** TASK DESCRIPTION **
Give every line below again, exactly.

** DATA BLOCK **
┌──
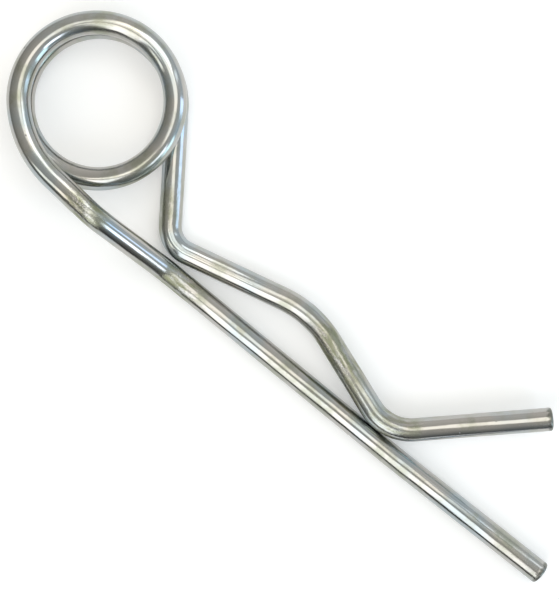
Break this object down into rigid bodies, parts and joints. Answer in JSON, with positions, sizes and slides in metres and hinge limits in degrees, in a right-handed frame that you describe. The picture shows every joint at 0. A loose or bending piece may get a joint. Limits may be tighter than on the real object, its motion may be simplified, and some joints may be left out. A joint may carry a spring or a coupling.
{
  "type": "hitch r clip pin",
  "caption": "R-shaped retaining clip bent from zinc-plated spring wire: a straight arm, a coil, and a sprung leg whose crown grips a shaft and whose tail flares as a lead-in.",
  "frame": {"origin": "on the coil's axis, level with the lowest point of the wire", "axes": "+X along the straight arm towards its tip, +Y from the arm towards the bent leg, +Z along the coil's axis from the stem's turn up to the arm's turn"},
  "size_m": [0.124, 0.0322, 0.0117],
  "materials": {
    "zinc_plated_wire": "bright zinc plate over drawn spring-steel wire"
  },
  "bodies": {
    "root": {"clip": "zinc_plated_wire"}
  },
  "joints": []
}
└──
** THE RESULT **
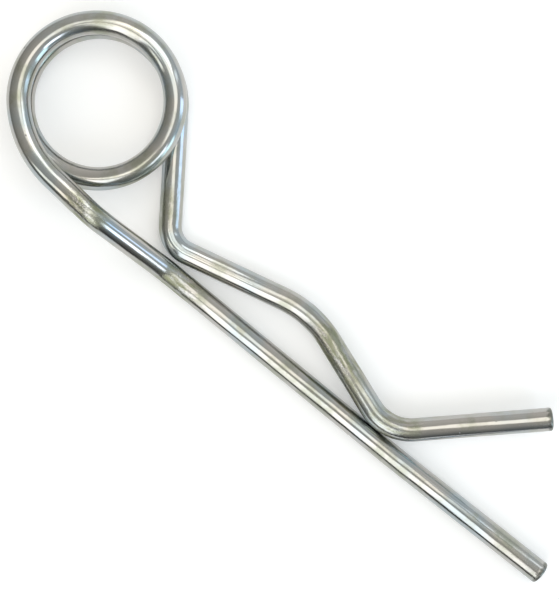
Break this object down into rigid bodies, parts and joints. Answer in JSON, with positions, sizes and slides in metres and hinge limits in degrees, in a right-handed frame that you describe. The picture shows every joint at 0. A loose or bending piece may get a joint. Limits may be tighter than on the real object, its motion may be simplified, and some joints may be left out. A joint may carry a spring or a coupling.
{
  "type": "hitch r clip pin",
  "caption": "R-shaped retaining clip bent from zinc-plated spring wire: a straight arm, a coil, and a sprung leg whose crown grips a shaft and whose tail flares as a lead-in.",
  "frame": {"origin": "on the coil's axis, level with the lowest point of the wire", "axes": "+X along the straight arm towards its tip, +Y from the arm towards the bent leg, +Z along the coil's axis from the stem's turn up to the arm's turn"},
  "size_m": [0.124, 0.0322, 0.0117],
  "materials": {
    "zinc_plated_wire": "bright zinc plate over drawn spring-steel wire"
  },
  "bodies": {
    "root": {"clip": "zinc_plated_wire"}
  },
  "joints": []
}